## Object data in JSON
--------

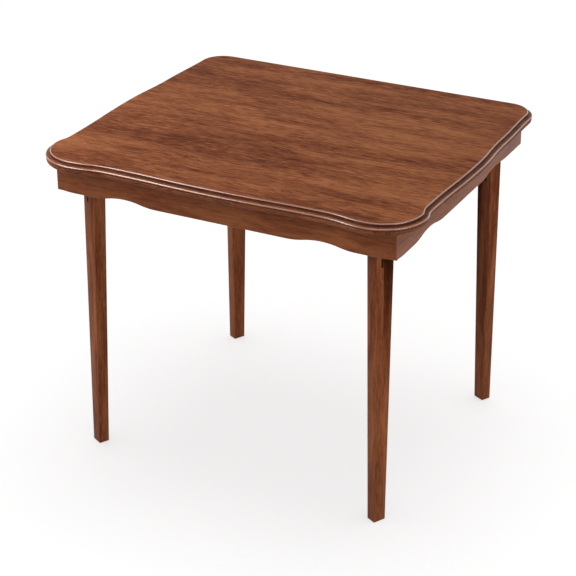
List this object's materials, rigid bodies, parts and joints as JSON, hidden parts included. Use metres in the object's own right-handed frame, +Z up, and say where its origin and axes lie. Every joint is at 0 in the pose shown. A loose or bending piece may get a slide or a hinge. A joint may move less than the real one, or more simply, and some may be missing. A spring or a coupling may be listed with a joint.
{
  "type": "folding card table",
  "caption": "Wooden card table with a moulded, scalloped board and apron, and tapered legs that fold under the board on hinge brackets with over-centre braces.",
  "frame": {"origin": "on the floor under the middle of the board", "axes": "+Z up, +X to the right along the front edge, +Y to the straight back edge"},
  "size_m": [0.871, 0.774, 0.7245],
  "materials": {
    "stained_wood": "satin",
    "plain_wood": "unfinished",
    "plated_steel": "zinc plated"
  },
  "bodies": {
    "table_frame": {"top_panel": "stained_wood", "apron_front": "stained_wood", "apron_right": "stained_wood", "apron_back": "stained_wood", "apron_left": "stained_wood", "hinge_bracket_front_right": "plated_steel", "hinge_pin_front_right": "plated_steel", "brace_lug_front_right": "plated_steel", "brace_lug_pin_front_right": "plated_steel", "corner_block_front_right": "plain_wood", "hinge_bracket_back_right": "plated_steel", "hinge_pin_back_right": "plated_steel", "brace_lug_back_right": "plated_steel", "brace_lug_pin_back_right": "plated_steel", "corner_block_back_right": "plain_wood", "hinge_bracket_back_left": "plated_steel", "hinge_pin_back_left": "plated_steel", "brace_lug_back_left": "plated_steel", "brace_lug_pin_back_left": "plated_steel", "corner_block_back_left": "plain_wood", "hinge_bracket_front_left": "plated_steel", "hinge_pin_front_left": "plated_steel", "brace_lug_front_left": "plated_steel", "brace_lug_pin_front_left": "plated_steel", "corner_block_front_left": "plain_wood", "apron_dowels": "plain_wood", "hinge_bracket_screws": "plated_steel", "brace_lug_screws": "plated_steel", "corner_block_screws": "plated_steel"},
    "folding_leg_front_right": {"leg_front_right": "stained_wood", "leg_brace_pin_front_right": "plated_steel", "pin_plug_front_right": "stained_wood"},
    "upper_brace_front_right": {"upper_brace_link_front_right": "plated_steel"},
    "lower_brace_front_right": {"lower_brace_link_front_right": "plated_steel", "knuckle_rivet_front_right": "plated_steel"},
    "folding_leg_back_right": {"leg_back_right": "stained_wood", "leg_brace_pin_back_right": "plated_steel", "pin_plug_back_right": "stained_wood"},
    "upper_brace_back_right": {"upper_brace_link_back_right": "plated_steel"},
    "lower_brace_back_right": {"lower_brace_link_back_right": "plated_steel", "knuckle_rivet_back_right": "plated_steel"},
    "folding_leg_back_left": {"leg_back_left": "stained_wood", "leg_brace_pin_back_left": "plated_steel", "pin_plug_back_left": "stained_wood"},
    "upper_brace_back_left": {"upper_brace_link_back_left": "plated_steel"},
    "lower_brace_back_left": {"lower_brace_link_back_left": "plated_steel", "knuckle_rivet_back_left": "plated_steel"},
    "folding_leg_front_left": {"leg_front_left": "stained_wood", "leg_brace_pin_front_left": "plated_steel", "pin_plug_front_left": "stained_wood"},
    "upper_brace_front_left": {"upper_brace_link_front_left": "plated_steel"},
    "lower_brace_front_left": {"lower_brace_link_front_left": "plated_steel", "knuckle_rivet_front_left": "plated_steel"}
  },
  "joints": [
    {"name": "leg_fold_front_right", "type": "hinge", "parent": "table_frame", "child": "folding_leg_front_right", "pos_m": [0.3355, -0.2861, 0.673], "axis": [0.4802, 0.8771, 0], "range_deg": [0, 92.8]},
    {"name": "upper_brace_fold_front_right", "type": "hinge", "parent": "table_frame", "child": "upper_brace_front_right", "pos_m": [0.30568, -0.26977, 0.697], "axis": [0.4802, 0.8771, 0], "range_deg": [0, 109.7]},
    {"name": "lower_brace_fold_front_right", "type": "hinge", "parent": "folding_leg_front_right", "child": "lower_brace_front_right", "pos_m": [0.33651, -0.28665, 0.60701], "axis": [0.4802, 0.8771, 0], "range_deg": [-130.8, 0]},
    {"name": "leg_fold_back_right", "type": "hinge", "parent": "table_frame", "child": "folding_leg_back_right", "pos_m": [0.3441, 0.2875, 0.673], "axis": [-0.8771, 0.4802, 0], "range_deg": [0, 88.6]},
    {"name": "upper_brace_fold_back_right", "type": "hinge", "parent": "table_frame", "child": "upper_brace_back_right", "pos_m": [0.32777, 0.25768, 0.697], "axis": [-0.8771, 0.4802, 0], "range_deg": [0, 105.7]},
    {"name": "lower_brace_fold_back_right", "type": "hinge", "parent": "folding_leg_back_right", "child": "lower_brace_back_right", "pos_m": [0.34465, 0.28851, 0.60701], "axis": [-0.8771, 0.4802, 0], "range_deg": [-125.5, 0]},
    {"name": "leg_fold_back_left", "type": "hinge", "parent": "table_frame", "child": "folding_leg_back_left", "pos_m": [-0.311, 0.2955, 0.673], "axis": [-0.4802, -0.8771, 0], "range_deg": [0, 92.8]},
    {"name": "upper_brace_fold_back_left", "type": "hinge", "parent": "table_frame", "child": "upper_brace_back_left", "pos_m": [-0.28118, 0.27917, 0.697], "axis": [-0.4802, -0.8771, 0], "range_deg": [0, 109.7]},
    {"name": "lower_brace_fold_back_left", "type": "hinge", "parent": "folding_leg_back_left", "child": "lower_brace_back_left", "pos_m": [-0.31201, 0.29605, 0.60701], "axis": [-0.4802, -0.8771, 0], "range_deg": [-130.8, 0]},
    {"name": "leg_fold_front_left", "type": "hinge", "parent": "table_frame", "child": "folding_leg_front_left", "pos_m": [-0.344, -0.277, 0.673], "axis": [0.8771, -0.4802, 0], "range_deg": [0, 88.6]},
    {"name": "upper_brace_fold_front_left", "type": "hinge", "parent": "table_frame", "child": "upper_brace_front_left", "pos_m": [-0.32767, -0.24718, 0.697], "axis": [0.8771, -0.4802, 0], "range_deg": [0, 105.7]},
    {"name": "lower_brace_fold_front_left", "type": "hinge", "parent": "folding_leg_front_left", "child": "lower_brace_front_left", "pos_m": [-0.34455, -0.27801, 0.60701], "axis": [0.8771, -0.4802, 0], "range_deg": [-125.5, 0]}
  ],
  "couplings": [
    {"joint": "upper_brace_fold_front_right", "follows": "leg_fold_front_right", "ratio": 1.1717},
    {"joint": "lower_brace_fold_front_right", "follows": "leg_fold_front_right", "ratio": -1.3983},
    {"joint": "upper_brace_fold_back_right", "follows": "leg_fold_back_right", "ratio": 1.182},
    {"joint": "lower_brace_fold_back_right", "follows": "leg_fold_back_right", "ratio": -1.4053},
    {"joint": "upper_brace_fold_back_left", "follows": "leg_fold_back_left", "ratio": 1.1717},
    {"joint": "lower_brace_fold_back_left", "follows": "leg_fold_back_left", "ratio": -1.3983},
    {"joint": "upper_brace_fold_front_left", "follows": "leg_fold_front_left", "ratio": 1.182},
    {"joint": "lower_brace_fold_front_left", "follows": "leg_fold_front_left", "ratio": -1.4053}
  ]
}
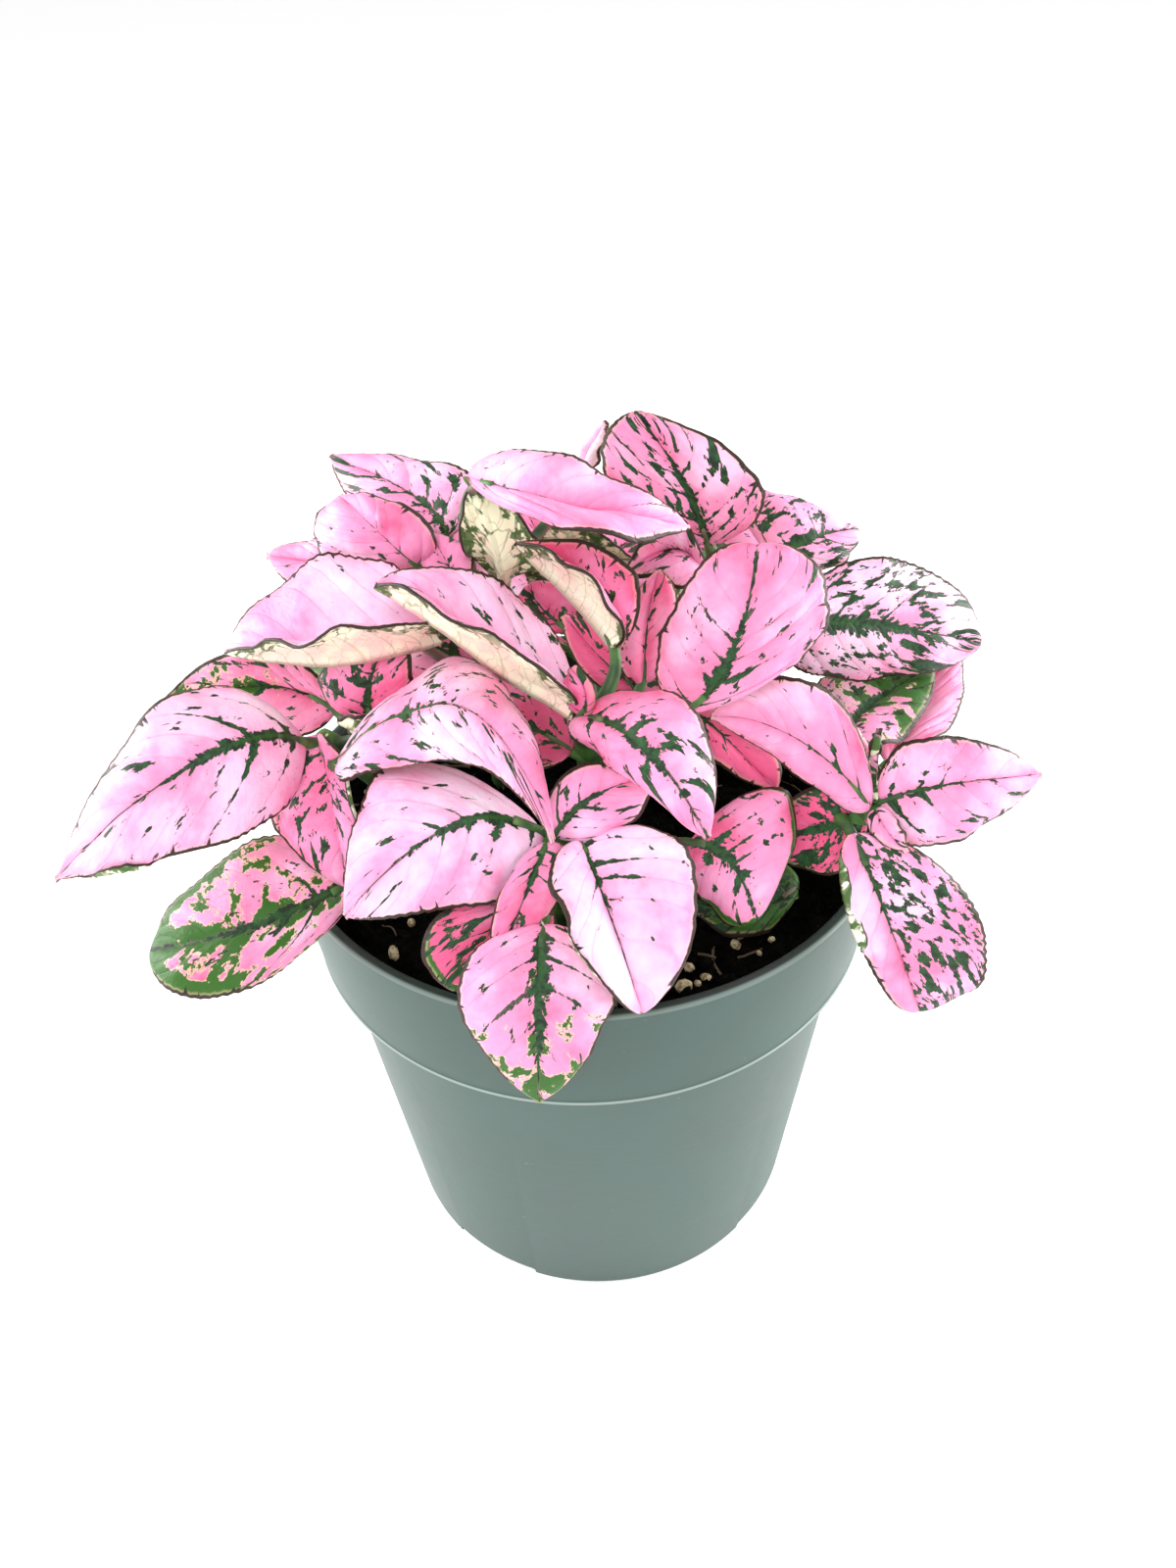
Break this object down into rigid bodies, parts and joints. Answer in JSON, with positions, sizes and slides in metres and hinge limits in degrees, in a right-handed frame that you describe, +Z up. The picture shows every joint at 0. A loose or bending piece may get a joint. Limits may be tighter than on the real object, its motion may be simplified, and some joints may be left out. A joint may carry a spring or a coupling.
{
  "type": "potted polka dot plant",
  "caption": "Small houseplant with spotted pink leaves on several short stems, growing in soil in a round tapered nursery pot that stands on its base.",
  "frame": {"origin": "centre of the pot's flat underside, on the surface that it stands on", "axes": "+Z up along the pot's axis, -Y towards the plant's front, +X to the right of someone who looks at the front"},
  "size_m": [0.0786, 0.0696, 0.0834],
  "materials": {
    "pot": "matte grey-green moulded plastic",
    "soil": "damp dark potting mix with pale grains",
    "leaf": "thin soft leaf, pink with green veins and spots"
  },
  "bodies": {
    "root": {"pot": "pot", "soil": "soil", "leafy_stem_front": "leaf", "leafy_stem_left": "leaf", "leafy_stem_centre": "leaf", "leafy_stem_back_left": "leaf", "leafy_stem_back_right": "leaf", "leafy_stem_right": "leaf", "leafy_stem_back": "leaf"}
  },
  "joints": []
}
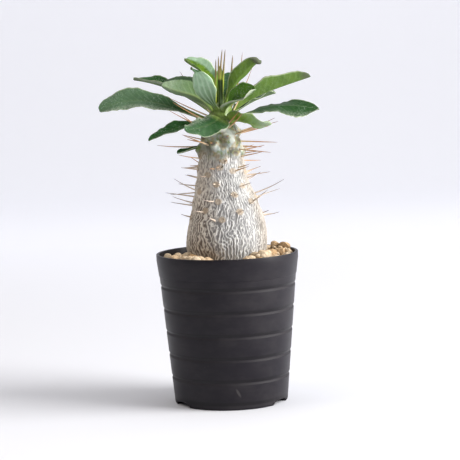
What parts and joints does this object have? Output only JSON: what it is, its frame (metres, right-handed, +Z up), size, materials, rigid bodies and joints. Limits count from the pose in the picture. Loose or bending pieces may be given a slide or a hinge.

--------

## Short task
For the listing above, identify each line bearing "handed".

## Exercise response
List this object's materials, rigid bodies, parts and joints as JSON, hidden parts included. Use metres in the object's own right-handed frame, +Z up, and say where its origin and axes lie. Every joint is at 0 in the pose shown. A loose or bending piece may get a slide or a hinge. A joint may move less than the real one, or more simply, and some may be missing. A spring or a coupling may be listed with a joint.
Break this object down into rigid bodies, parts and joints. Answer in JSON, with positions, sizes and slides in metres and hinge limits in degrees, in a right-handed frame that you describe, +Z up. The picture shows every joint at 0. A loose or bending piece may get a joint. Limits may be tighter than on the real object, its motion may be simplified, and some joints may be left out. A joint may carry a spring or a coupling.
What parts and joints does this object have? Output only JSON: what it is, its frame (metres, right-handed, +Z up), size, materials, rigid bodies and joints. Limits count from the pose in the picture. Loose or bending pieces may be given a slide or a hinge.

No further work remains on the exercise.